WHAT IS REQUIRED → Using the listing below, select the lines with the word "parts" and copy them.

## Start RECORDS FOR THE TASK

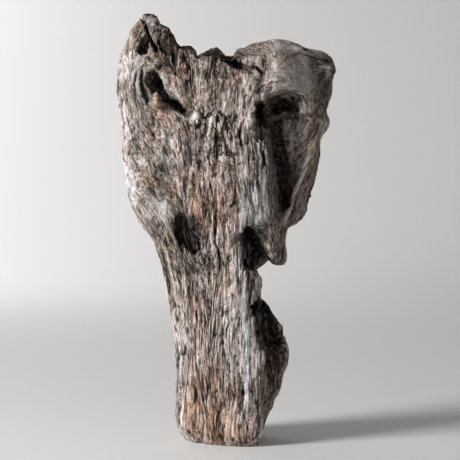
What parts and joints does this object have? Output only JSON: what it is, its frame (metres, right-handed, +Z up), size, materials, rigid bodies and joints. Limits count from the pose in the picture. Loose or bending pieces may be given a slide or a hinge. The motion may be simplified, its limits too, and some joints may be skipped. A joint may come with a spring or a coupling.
{
  "type": "piece of driftwood",
  "caption": "Upright weathered driftwood trunk with a split peak, deep hollows and a notched side wing, standing on its flat cut end as an ornament.",
  "frame": {"origin": "middle of the flat resting end, on the surface it stands on", "axes": "+Z up the trunk, -Y towards the broad front face, +X towards the side with the wing and the heel"},
  "size_m": [0.2275, 0.0971, 0.4393],
  "materials": {
    "weathered_wood": "matte, sun-silvered and ridged along the grain, dark in the cracks"
  },
  "bodies": {
    "root": {"driftwood": "weathered_wood"}
  },
  "joints": []
}
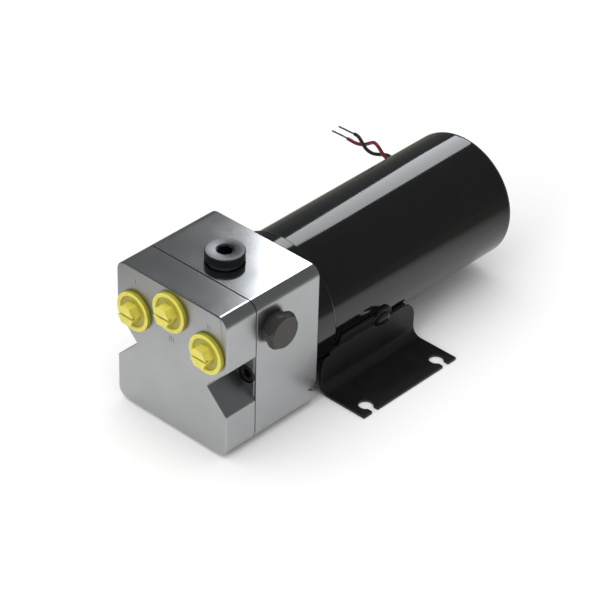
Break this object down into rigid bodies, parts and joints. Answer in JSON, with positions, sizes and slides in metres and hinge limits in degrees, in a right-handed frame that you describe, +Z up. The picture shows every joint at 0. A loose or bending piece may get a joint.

## End RECORDS FOR THE TASK

RESULT OF THE EXERCISE →
What parts and joints does this object have? Output only JSON: what it is, its frame (metres, right-handed, +Z up), size, materials, rigid bodies and joints. Limits count from the pose in the picture. Loose or bending pieces may be given a slide or a hinge. The motion may be simplified, its limits too, and some joints may be skipped. A joint may come with a spring or a coupling.
Break this object down into rigid bodies, parts and joints. Answer in JSON, with positions, sizes and slides in metres and hinge limits in degrees, in a right-handed frame that you describe, +Z up. The picture shows every joint at 0. A loose or bending piece may get a joint.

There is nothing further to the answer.